Mediametrie Redesign Their Documentation Publishing Process for a Better User Experience

Stephane Allizon, Head of the Technology Marketing and International Client Support Department, explains how Mediametrie reengineered documentation publication to improve customer satisfaction.

Stephane, how is content production structured at Mediametrie?

The Technology Marketing and International Client Support Department has two roles: product promotion, and support of Mediametrie’s international clients to whom we sell automatic audience measurement tools for TV, radio and Internet. Within the context of this latter role, we produce and deliver technical content.

The content is created by a transverse team of three that I oversee directly, including one translator. A dozen or so developers and product owners also contribute content related to the products they develop.

Historically, the team would use Office tools. Documents were converted to PDF and then provided to clients alongside our software and hardware solutions.

How was that working for you?

Not so well. First, we heard from clients who were having difficulties accessing the documentation for the solutions they had acquired. Users who needed help did not always know which content was available, and our portal did not make it easy to find it.

The second key point was that we needed to make support more efficient, allow our technicians to say “visit the portal, you will find such and such information in such and such location”, guide users toward granular information rather than point them toward a global document.

About Mediametrie

Founded in 1985, Mediametrie measures and analyzes audience behavior, media consumption and general market trends. Mediametrie’s business is growing in France and internationally on TV, radio, Internet, mobile, cinema and cross-media.

Stephane Allizon joined Mediametrie in 2009. Since 2013 he is heading the Technology Marketing and International Client Support Department.

https://www.mediametrie.fr/en

So you redesigned documentation publishing?

Indeed. One of the goals of the new portal was to make it easy for our clients to access that documentation.

We also realized the value of making publication fluid, without relying on IT staff – who are always very busy – to update our documentation for our users in real time, as soon as written and validated. Essentially, provide a documentation that would always be up to date and shared between all project stakeholders.

We wanted therefore to standardize the publication process and to unify content consumption regardless of its source: Wiki, Office documents, forum, etc.
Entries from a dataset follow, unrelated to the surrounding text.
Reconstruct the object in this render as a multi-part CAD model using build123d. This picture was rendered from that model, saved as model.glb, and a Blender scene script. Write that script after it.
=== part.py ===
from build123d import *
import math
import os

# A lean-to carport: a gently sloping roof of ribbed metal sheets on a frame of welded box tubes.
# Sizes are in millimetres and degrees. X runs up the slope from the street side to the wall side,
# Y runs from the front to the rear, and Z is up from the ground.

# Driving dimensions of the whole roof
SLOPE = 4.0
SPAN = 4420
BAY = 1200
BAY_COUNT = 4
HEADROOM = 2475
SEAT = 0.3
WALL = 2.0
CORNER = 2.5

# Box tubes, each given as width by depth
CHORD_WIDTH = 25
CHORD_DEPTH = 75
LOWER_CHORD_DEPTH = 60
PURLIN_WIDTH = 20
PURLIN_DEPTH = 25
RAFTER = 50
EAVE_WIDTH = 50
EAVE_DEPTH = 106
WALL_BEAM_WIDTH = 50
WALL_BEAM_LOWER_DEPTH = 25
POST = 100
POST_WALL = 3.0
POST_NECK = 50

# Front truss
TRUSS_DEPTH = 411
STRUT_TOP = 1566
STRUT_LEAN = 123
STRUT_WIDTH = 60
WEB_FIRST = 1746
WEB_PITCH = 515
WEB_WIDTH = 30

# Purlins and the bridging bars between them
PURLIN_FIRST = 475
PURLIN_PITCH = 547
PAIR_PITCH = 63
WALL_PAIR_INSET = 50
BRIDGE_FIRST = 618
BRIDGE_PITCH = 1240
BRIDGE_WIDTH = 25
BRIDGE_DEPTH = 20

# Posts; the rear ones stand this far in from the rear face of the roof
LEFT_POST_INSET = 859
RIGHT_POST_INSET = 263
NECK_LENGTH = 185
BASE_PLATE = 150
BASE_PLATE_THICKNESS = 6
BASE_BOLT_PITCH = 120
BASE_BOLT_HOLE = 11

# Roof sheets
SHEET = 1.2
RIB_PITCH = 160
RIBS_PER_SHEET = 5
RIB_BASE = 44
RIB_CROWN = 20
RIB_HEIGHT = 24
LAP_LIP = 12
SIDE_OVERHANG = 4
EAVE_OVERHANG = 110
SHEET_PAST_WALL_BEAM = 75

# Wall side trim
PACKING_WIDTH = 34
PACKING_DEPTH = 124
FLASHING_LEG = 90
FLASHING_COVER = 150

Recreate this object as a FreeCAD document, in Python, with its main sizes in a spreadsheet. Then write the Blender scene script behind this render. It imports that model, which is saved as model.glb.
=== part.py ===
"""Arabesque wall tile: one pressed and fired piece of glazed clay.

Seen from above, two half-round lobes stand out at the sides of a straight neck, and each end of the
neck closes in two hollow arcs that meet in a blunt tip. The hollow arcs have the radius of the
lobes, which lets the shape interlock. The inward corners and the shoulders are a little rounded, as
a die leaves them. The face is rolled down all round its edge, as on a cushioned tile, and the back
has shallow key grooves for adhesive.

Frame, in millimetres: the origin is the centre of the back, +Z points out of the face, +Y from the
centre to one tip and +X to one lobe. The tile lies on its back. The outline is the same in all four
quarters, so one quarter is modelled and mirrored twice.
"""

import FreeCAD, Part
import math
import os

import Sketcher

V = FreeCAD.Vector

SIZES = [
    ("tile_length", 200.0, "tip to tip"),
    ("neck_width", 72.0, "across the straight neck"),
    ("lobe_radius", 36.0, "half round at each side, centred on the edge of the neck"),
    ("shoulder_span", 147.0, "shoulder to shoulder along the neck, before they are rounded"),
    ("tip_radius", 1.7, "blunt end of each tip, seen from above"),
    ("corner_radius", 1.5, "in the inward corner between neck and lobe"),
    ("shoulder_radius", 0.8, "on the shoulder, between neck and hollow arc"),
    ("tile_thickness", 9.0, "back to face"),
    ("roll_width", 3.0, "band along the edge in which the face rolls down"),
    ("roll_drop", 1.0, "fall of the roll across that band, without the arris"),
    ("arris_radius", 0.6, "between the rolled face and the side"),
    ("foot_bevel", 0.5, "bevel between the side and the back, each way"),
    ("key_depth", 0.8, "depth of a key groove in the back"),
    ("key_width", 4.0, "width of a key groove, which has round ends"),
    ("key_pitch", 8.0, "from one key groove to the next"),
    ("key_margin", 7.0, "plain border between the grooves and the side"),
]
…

With my team, we drove this project by focusing on two dimensions: client service improvement, and documentation quality enhancement. To achieve this goal, we had to standardize content quality at its source. We needed to make writing easier and mandate a high level of quality while limiting the impact on writers’ productivity.
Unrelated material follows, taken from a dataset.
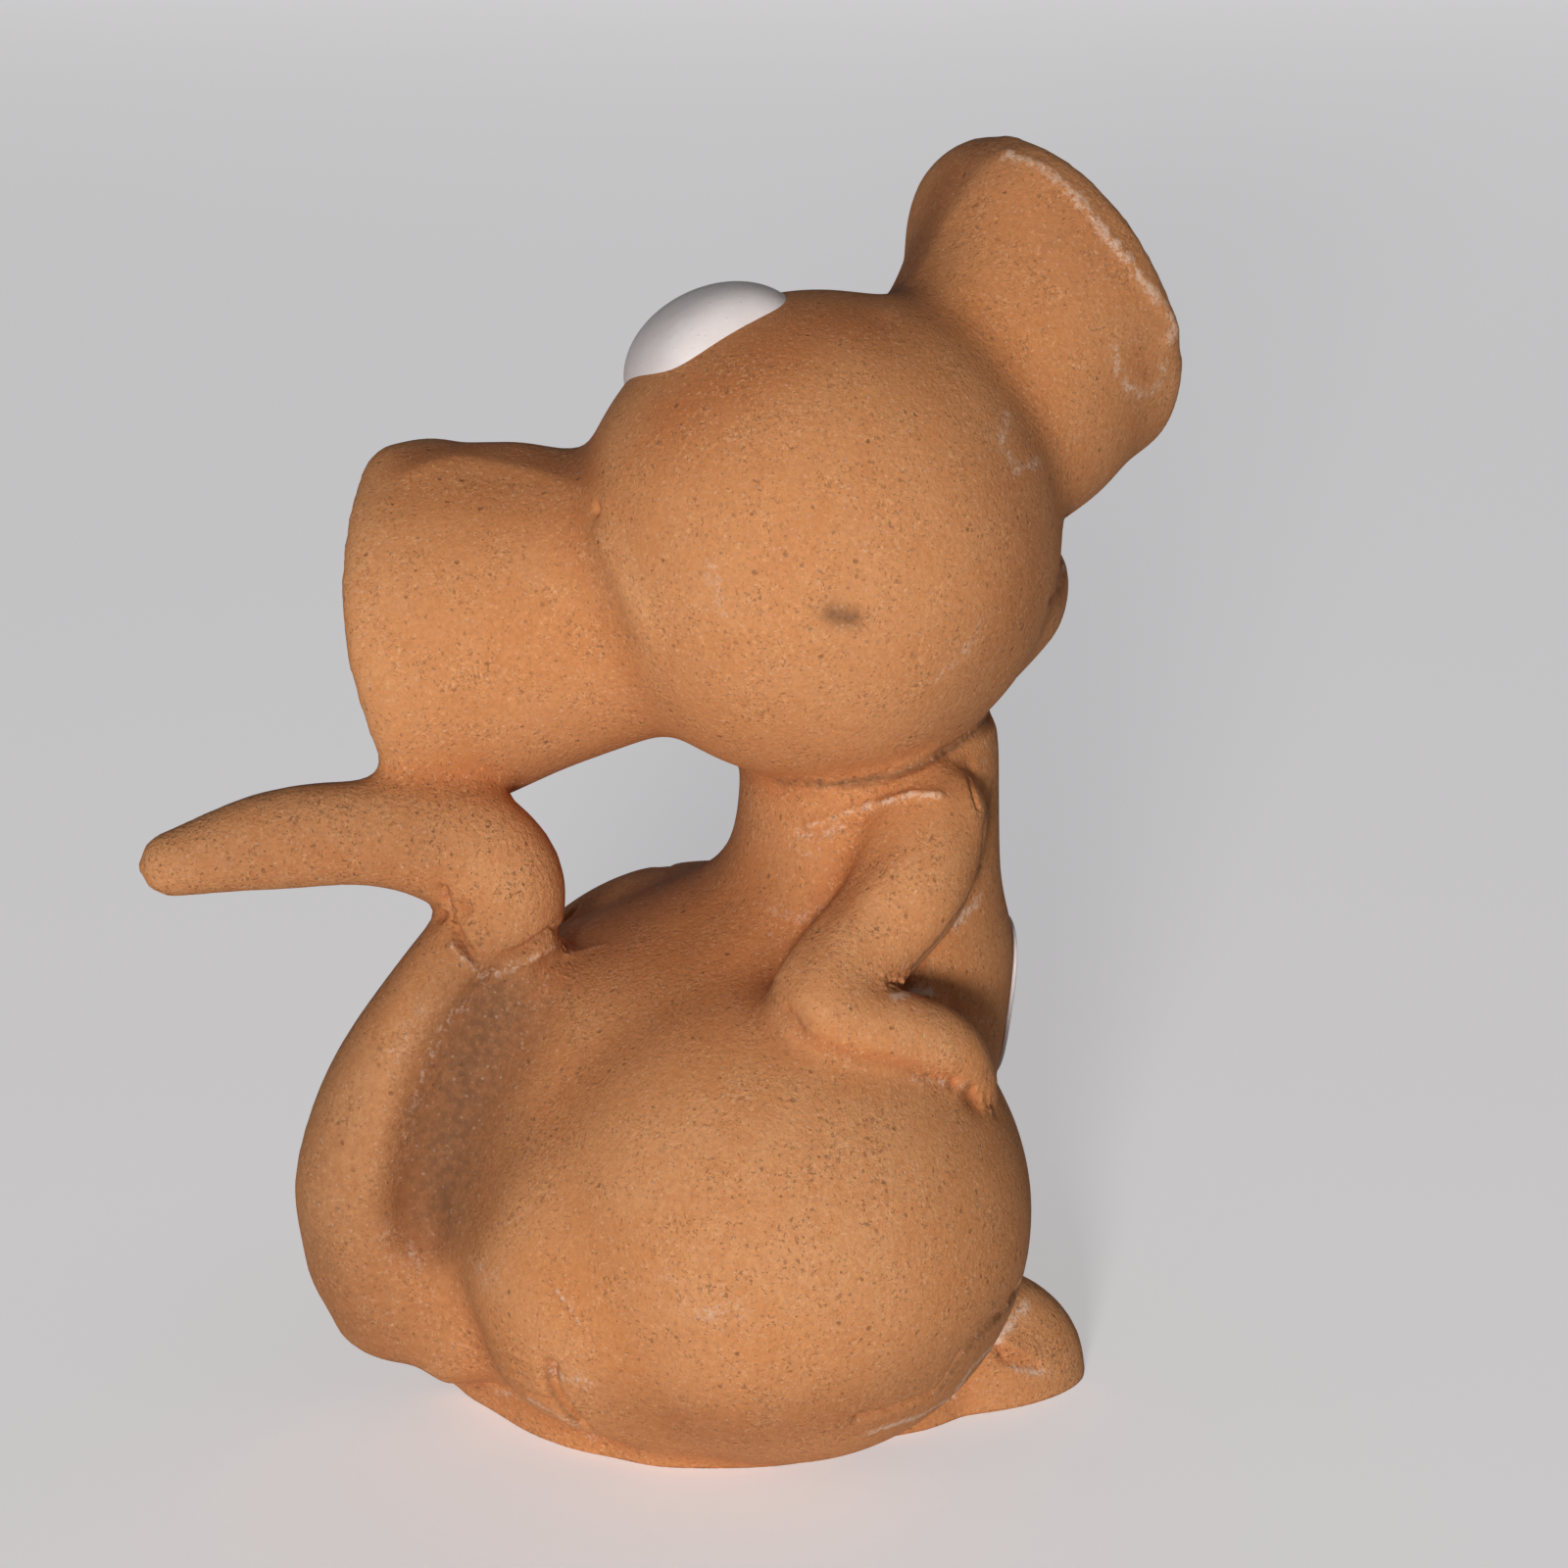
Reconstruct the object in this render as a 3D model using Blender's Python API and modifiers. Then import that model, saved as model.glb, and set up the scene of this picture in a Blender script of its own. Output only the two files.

New tools and methodology were implemented. We selected Atlassian Confluence for writing, and we ported existing content. With Confluence, we have been able to write and manage our technical documentation much more efficiently, but the platform is not optimized for delivery. We therefore selected Fluid Topics for dynamic content publishing, with its native Confluence integration and with best-of-breed search.

The overall customer support improvement also resulted in other changes, for example a new ticketing tool.

Who are the target users of the documentation?

Our Fluid Topics portal is primarily used by technical teams at our clients. But readers include business users, who create panels for example, or drive the use of our systems at a management level. We find these levels of expertise in the documentation.

We provide access to documentation to all our customers. We made the choice to avoid complicated permission management, that generate little value but lots of frustration. Customers have access to all documentation types, business (user interface, etc.) and low level (API), and to the documentation of all versions.

In order to make access smooth, all content is classified by type: release note, reference documentation, API integration guide, etc. and tagged by product and version as to accelerate the search for relevant information.

Of course, we also make this public documentation available for internal users of our solutions: development and R&D.

Advanced semantic tagging of content is really powerful, and the search is blazing fast.

What are Fluid Topics’ strongest points?

One of the strongest features of Fluid Topics is the power of the search. I believe that any document needs to be accessible directly through the search bar. Navigating a complex tree map does not make sense. Advanced semantic tagging of content is really powerful, and the search is blazing fast while remaining highly relevant.

The other point I’d like to mention is that Fluid Topics was built for technical documentation, and is fully suited for getting value from this type of content.

Quick facts

Sources: Confluence Wiki and Office documents
Content: over 1000 topics in the portal, covering about ten products
Languages: primarily English, a few topics also available in French.